_Material_
↓
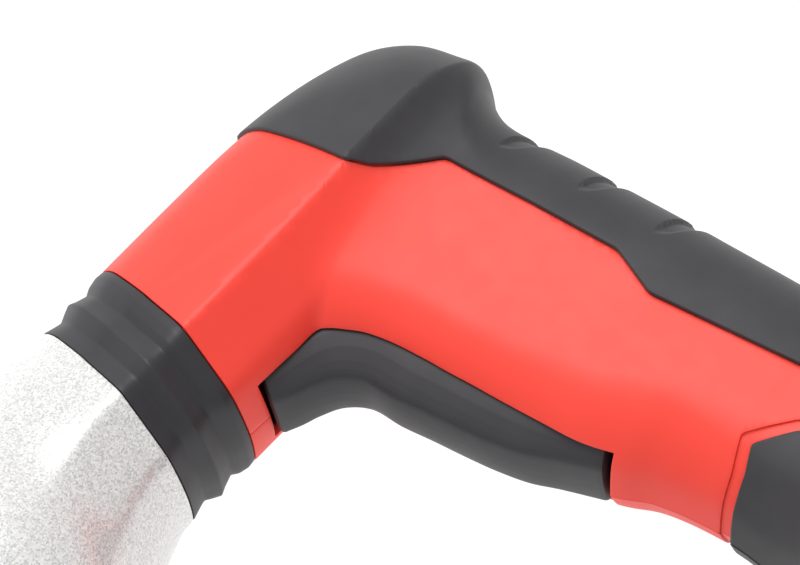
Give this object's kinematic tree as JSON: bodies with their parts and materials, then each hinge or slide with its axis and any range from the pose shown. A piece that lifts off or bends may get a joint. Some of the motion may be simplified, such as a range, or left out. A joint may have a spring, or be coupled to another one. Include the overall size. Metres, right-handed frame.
{
  "type": "battery rescue spreader",
  "caption": "Pistol-grip battery tool with a moulded handle, a cast hydraulic body and two arms that swing apart to spread or pry.",
  "frame": {"origin": "centre of the footprint, on the surface that the tool's right side rests on", "axes": "-X along the barrel to the arms, -Y down the grip to the battery, +Z out of the tool's left side, which faces up"},
  "size_m": [0.504, 0.2979, 0.08],
  "materials": {
    "moulded_red": "fine moulded texture",
    "soft_black": "soft-touch overmould",
    "moulded_black": "moulded, satin",
    "sparkle_silver": "cast and painted sparkle silver",
    "forged_alloy": "forged, bead blasted",
    "ground_steel": "ground",
    "dark_steel": "black oxide",
    "bronze": "turned",
    "winding": "laminated steel and copper",
    "board_green": "solder mask",
    "cell_wrap": "shrink film on steel can"
  },
  "bodies": {
    "tool_body": {"left_housing": "moulded_red", "right_housing": "moulded_red", "rear_cover": "soft_black", "left_foot_pad": "soft_black", "right_foot_pad": "soft_black", "collar": "moulded_black", "hydraulic_body": "sparkle_silver", "motor_can": "ground_steel", "motor_bearing": "ground_steel", "ring_gear": "ground_steel", "oil_bladder": "soft_black", "cylinder_gland": "bronze", "yoke": "forged_alloy", "arm_pin_upper": "ground_steel", "arm_pin_lower": "ground_steel", "carrying_handle": "soft_black", "trigger_pin": "ground_steel", "trigger_spring": "ground_steel", "switch_module": "moulded_black", "control_board": "board_green", "terminal_block": "moulded_black", "housing_screw_1": "dark_steel", "housing_screw_2": "dark_steel", "housing_screw_3": "dark_steel", "housing_screw_4": "dark_steel"},
    "trigger": {"trigger": "moulded_black"},
    "switch_plunger": {"switch_plunger": "moulded_black"},
    "rotor": {"motor_rotor": "winding", "sun_pinion": "ground_steel"},
    "carrier": {"planet_carrier": "ground_steel"},
    "planet_1": {"planet_gear_1": "ground_steel"},
    "planet_2": {"planet_gear_2": "ground_steel"},
    "planet_3": {"planet_gear_3": "ground_steel"},
    "pump_plunger": {"pump_plunger": "ground_steel"},
    "rod": {"piston": "ground_steel", "piston_seal": "soft_black", "piston_rod": "ground_steel", "crosshead": "ground_steel", "crosshead_pin_upper": "ground_steel", "crosshead_pin_lower": "ground_steel"},
    "link_upper": {"link_upper": "ground_steel"},
    "link_lower": {"link_lower": "ground_steel"},
    "arm_upper": {"arm_upper": "forged_alloy", "tip_upper": "ground_steel", "tip_bolt_upper": "dark_steel", "link_pin_upper": "ground_steel"},
    "arm_lower": {"arm_lower": "forged_alloy", "tip_lower": "ground_steel", "tip_bolt_lower": "dark_steel", "link_pin_lower": "ground_steel"},
    "battery": {"battery_case_top": "moulded_black", "battery_case_bottom": "moulded_black", "battery_cell_1": "cell_wrap", "battery_cell_2": "cell_wrap", "battery_cell_3": "cell_wrap", "battery_cell_4": "cell_wrap", "battery_cell_5": "cell_wrap"},
    "latch_left": {"battery_latch_left": "moulded_black"},
    "latch_right": {"battery_latch_right": "moulded_black"},
    "knob": {"direction_knob": "moulded_black"}
  },
  "joints": [
    {"name": "arm_upper_hinge", "type": "hinge", "parent": "tool_body", "child": "arm_upper", "pos_m": [-0.11, 0.0925, 0.04], "axis": [0, 0, -1], "range_deg": [0, 34]},
    {"name": "arm_lower_hinge", "type": "hinge", "parent": "tool_body", "child": "arm_lower", "pos_m": [-0.11, 0.0255, 0.04], "axis": [0, 0, 1], "range_deg": [0, 35]},
    {"name": "rod_slide", "type": "slide", "parent": "tool_body", "child": "rod", "axis": [-1, 0, 0], "range_m": [0, 0.0145]},
    {"name": "link_upper_hinge", "type": "hinge", "parent": "rod", "child": "link_upper", "pos_m": [-0.08101, 0.0685, 0.04], "axis": [0, 0, -1], "range_deg": [0, 2]},
    {"name": "link_lower_hinge", "type": "hinge", "parent": "rod", "child": "link_lower", "pos_m": [-0.08101, 0.0495, 0.04], "axis": [0, 0, 1], "range_deg": [0, 2]},
    {"name": "rotor_spin", "type": "hinge", "parent": "tool_body", "child": "rotor", "pos_m": [0.16, 0.065, 0.04], "axis": [1, 0, 0], "continuous": true},
    {"name": "carrier_spin", "type": "hinge", "parent": "tool_body", "child": "carrier", "pos_m": [0.104, 0.065, 0.04], "axis": [1, 0, 0], "continuous": true},
    {"name": "planet_1_spin", "type": "hinge", "parent": "carrier", "child": "planet_1", "pos_m": [0.112, 0.074, 0.04], "axis": [1, 0, 0], "continuous": true},
    {"name": "planet_2_spin", "type": "hinge", "parent": "carrier", "child": "planet_2", "pos_m": [0.112, 0.0605, 0.04779], "axis": [1, 0, 0], "continuous": true},
    {"name": "planet_3_spin", "type": "hinge", "parent": "carrier", "child": "planet_3", "pos_m": [0.112, 0.0605, 0.03221], "axis": [1, 0, 0], "continuous": true},
    {"name": "pump_stroke", "type": "slide", "parent": "tool_body", "child": "pump_plunger", "axis": [0, -1, 0], "range_m": [0, 0.003], "stiffness_N_per_m": 200},
    {"name": "trigger_hinge", "type": "hinge", "parent": "tool_body", "child": "trigger", "pos_m": [0.184, -0.019, 0.04], "axis": [0, 0, -1], "range_deg": [0, 4.5], "stiffness_Nm_per_rad": 1, "springref_deg": -1.15},
    {"name": "switch_travel", "type": "slide", "parent": "tool_body", "child": "switch_plunger", "axis": [1, 0, 0], "range_m": [0, 0.003]},
    {"name": "battery_slide", "type": "slide", "parent": "tool_body", "child": "battery", "axis": [-1, 0, 0], "range_m": [0, 0.085]},
    {"name": "latch_left_press", "type": "slide", "parent": "battery", "child": "latch_left", "axis": [0, 0, -1], "range_m": [0, 0.003], "stiffness_N_per_m": 200},
    {"name": "latch_right_press", "type": "slide", "parent": "battery", "child": "latch_right", "axis": [0, 0, 1], "range_m": [0, 0.003], "stiffness_N_per_m": 200},
    {"name": "direction_turn", "type": "hinge", "parent": "tool_body", "child": "knob", "pos_m": [0.07, 0.103, 0.04], "axis": [0, 1, 0], "range_deg": [-45, 45]}
  ],
  "couplings": [
    {"joint": "arm_lower_hinge", "follows": "arm_upper_hinge", "ratio": 1},
    {"joint": "rod_slide", "follows": "arm_upper_hinge", "m_per_rad": 0.02366},
    {"joint": "link_upper_hinge", "follows": "arm_upper_hinge", "ratio": 0.03},
    {"joint": "link_lower_hinge", "follows": "arm_upper_hinge", "ratio": 0.03},
    {"joint": "carrier_spin", "follows": "rotor_spin", "ratio": 0.22222},
    {"joint": "switch_travel", "follows": "trigger_hinge", "m_per_rad": 0.034},
    {"joint": "planet_1_spin", "follows": "rotor_spin", "ratio": -0.62222},
    {"joint": "planet_2_spin", "follows": "rotor_spin", "ratio": -0.62222},
    {"joint": "planet_3_spin", "follows": "rotor_spin", "ratio": -0.62222}
  ]
}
↑
_What is required_
Your task is to repeat every line exactly.

_Final result_
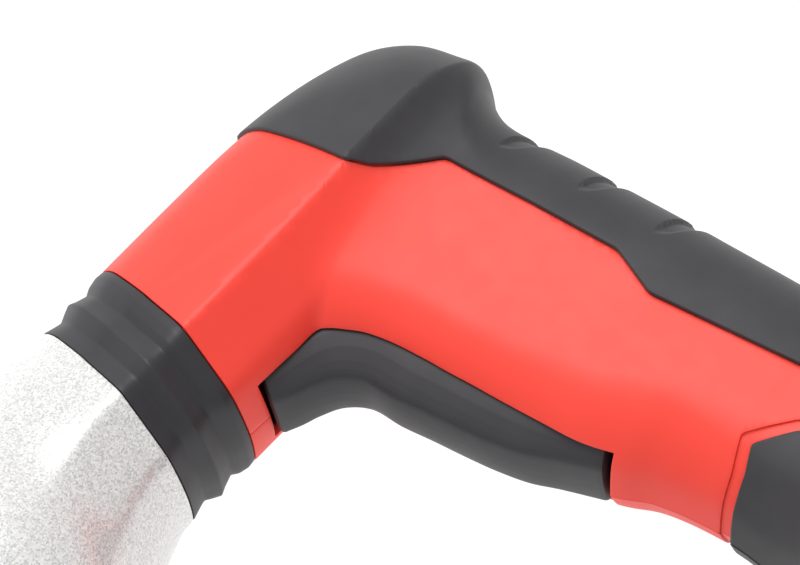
Give this object's kinematic tree as JSON: bodies with their parts and materials, then each hinge or slide with its axis and any range from the pose shown. A piece that lifts off or bends may get a joint. Some of the motion may be simplified, such as a range, or left out. A joint may have a spring, or be coupled to another one. Include the overall size. Metres, right-handed frame.
{
  "type": "battery rescue spreader",
  "caption": "Pistol-grip battery tool with a moulded handle, a cast hydraulic body and two arms that swing apart to spread or pry.",
  "frame": {"origin": "centre of the footprint, on the surface that the tool's right side rests on", "axes": "-X along the barrel to the arms, -Y down the grip to the battery, +Z out of the tool's left side, which faces up"},
  "size_m": [0.504, 0.2979, 0.08],
  "materials": {
    "moulded_red": "fine moulded texture",
    "soft_black": "soft-touch overmould",
    "moulded_black": "moulded, satin",
    "sparkle_silver": "cast and painted sparkle silver",
    "forged_alloy": "forged, bead blasted",
    "ground_steel": "ground",
    "dark_steel": "black oxide",
    "bronze": "turned",
    "winding": "laminated steel and copper",
    "board_green": "solder mask",
    "cell_wrap": "shrink film on steel can"
  },
  "bodies": {
    "tool_body": {"left_housing": "moulded_red", "right_housing": "moulded_red", "rear_cover": "soft_black", "left_foot_pad": "soft_black", "right_foot_pad": "soft_black", "collar": "moulded_black", "hydraulic_body": "sparkle_silver", "motor_can": "ground_steel", "motor_bearing": "ground_steel", "ring_gear": "ground_steel", "oil_bladder": "soft_black", "cylinder_gland": "bronze", "yoke": "forged_alloy", "arm_pin_upper": "ground_steel", "arm_pin_lower": "ground_steel", "carrying_handle": "soft_black", "trigger_pin": "ground_steel", "trigger_spring": "ground_steel", "switch_module": "moulded_black", "control_board": "board_green", "terminal_block": "moulded_black", "housing_screw_1": "dark_steel", "housing_screw_2": "dark_steel", "housing_screw_3": "dark_steel", "housing_screw_4": "dark_steel"},
    "trigger": {"trigger": "moulded_black"},
    "switch_plunger": {"switch_plunger": "moulded_black"},
    "rotor": {"motor_rotor": "winding", "sun_pinion": "ground_steel"},
    "carrier": {"planet_carrier": "ground_steel"},
    "planet_1": {"planet_gear_1": "ground_steel"},
    "planet_2": {"planet_gear_2": "ground_steel"},
    "planet_3": {"planet_gear_3": "ground_steel"},
    "pump_plunger": {"pump_plunger": "ground_steel"},
    "rod": {"piston": "ground_steel", "piston_seal": "soft_black", "piston_rod": "ground_steel", "crosshead": "ground_steel", "crosshead_pin_upper": "ground_steel", "crosshead_pin_lower": "ground_steel"},
    "link_upper": {"link_upper": "ground_steel"},
    "link_lower": {"link_lower": "ground_steel"},
    "arm_upper": {"arm_upper": "forged_alloy", "tip_upper": "ground_steel", "tip_bolt_upper": "dark_steel", "link_pin_upper": "ground_steel"},
    "arm_lower": {"arm_lower": "forged_alloy", "tip_lower": "ground_steel", "tip_bolt_lower": "dark_steel", "link_pin_lower": "ground_steel"},
    "battery": {"battery_case_top": "moulded_black", "battery_case_bottom": "moulded_black", "battery_cell_1": "cell_wrap", "battery_cell_2": "cell_wrap", "battery_cell_3": "cell_wrap", "battery_cell_4": "cell_wrap", "battery_cell_5": "cell_wrap"},
    "latch_left": {"battery_latch_left": "moulded_black"},
    "latch_right": {"battery_latch_right": "moulded_black"},
    "knob": {"direction_knob": "moulded_black"}
  },
  "joints": [
    {"name": "arm_upper_hinge", "type": "hinge", "parent": "tool_body", "child": "arm_upper", "pos_m": [-0.11, 0.0925, 0.04], "axis": [0, 0, -1], "range_deg": [0, 34]},
    {"name": "arm_lower_hinge", "type": "hinge", "parent": "tool_body", "child": "arm_lower", "pos_m": [-0.11, 0.0255, 0.04], "axis": [0, 0, 1], "range_deg": [0, 35]},
    {"name": "rod_slide", "type": "slide", "parent": "tool_body", "child": "rod", "axis": [-1, 0, 0], "range_m": [0, 0.0145]},
    {"name": "link_upper_hinge", "type": "hinge", "parent": "rod", "child": "link_upper", "pos_m": [-0.08101, 0.0685, 0.04], "axis": [0, 0, -1], "range_deg": [0, 2]},
    {"name": "link_lower_hinge", "type": "hinge", "parent": "rod", "child": "link_lower", "pos_m": [-0.08101, 0.0495, 0.04], "axis": [0, 0, 1], "range_deg": [0, 2]},
    {"name": "rotor_spin", "type": "hinge", "parent": "tool_body", "child": "rotor", "pos_m": [0.16, 0.065, 0.04], "axis": [1, 0, 0], "continuous": true},
    {"name": "carrier_spin", "type": "hinge", "parent": "tool_body", "child": "carrier", "pos_m": [0.104, 0.065, 0.04], "axis": [1, 0, 0], "continuous": true},
    {"name": "planet_1_spin", "type": "hinge", "parent": "carrier", "child": "planet_1", "pos_m": [0.112, 0.074, 0.04], "axis": [1, 0, 0], "continuous": true},
    {"name": "planet_2_spin", "type": "hinge", "parent": "carrier", "child": "planet_2", "pos_m": [0.112, 0.0605, 0.04779], "axis": [1, 0, 0], "continuous": true},
    {"name": "planet_3_spin", "type": "hinge", "parent": "carrier", "child": "planet_3", "pos_m": [0.112, 0.0605, 0.03221], "axis": [1, 0, 0], "continuous": true},
    {"name": "pump_stroke", "type": "slide", "parent": "tool_body", "child": "pump_plunger", "axis": [0, -1, 0], "range_m": [0, 0.003], "stiffness_N_per_m": 200},
    {"name": "trigger_hinge", "type": "hinge", "parent": "tool_body", "child": "trigger", "pos_m": [0.184, -0.019, 0.04], "axis": [0, 0, -1], "range_deg": [0, 4.5], "stiffness_Nm_per_rad": 1, "springref_deg": -1.15},
    {"name": "switch_travel", "type": "slide", "parent": "tool_body", "child": "switch_plunger", "axis": [1, 0, 0], "range_m": [0, 0.003]},
    {"name": "battery_slide", "type": "slide", "parent": "tool_body", "child": "battery", "axis": [-1, 0, 0], "range_m": [0, 0.085]},
    {"name": "latch_left_press", "type": "slide", "parent": "battery", "child": "latch_left", "axis": [0, 0, -1], "range_m": [0, 0.003], "stiffness_N_per_m": 200},
    {"name": "latch_right_press", "type": "slide", "parent": "battery", "child": "latch_right", "axis": [0, 0, 1], "range_m": [0, 0.003], "stiffness_N_per_m": 200},
    {"name": "direction_turn", "type": "hinge", "parent": "tool_body", "child": "knob", "pos_m": [0.07, 0.103, 0.04], "axis": [0, 1, 0], "range_deg": [-45, 45]}
  ],
  "couplings": [
    {"joint": "arm_lower_hinge", "follows": "arm_upper_hinge", "ratio": 1},
    {"joint": "rod_slide", "follows": "arm_upper_hinge", "m_per_rad": 0.02366},
    {"joint": "link_upper_hinge", "follows": "arm_upper_hinge", "ratio": 0.03},
    {"joint": "link_lower_hinge", "follows": "arm_upper_hinge", "ratio": 0.03},
    {"joint": "carrier_spin", "follows": "rotor_spin", "ratio": 0.22222},
    {"joint": "switch_travel", "follows": "trigger_hinge", "m_per_rad": 0.034},
    {"joint": "planet_1_spin", "follows": "rotor_spin", "ratio": -0.62222},
    {"joint": "planet_2_spin", "follows": "rotor_spin", "ratio": -0.62222},
    {"joint": "planet_3_spin", "follows": "rotor_spin", "ratio": -0.62222}
  ]
}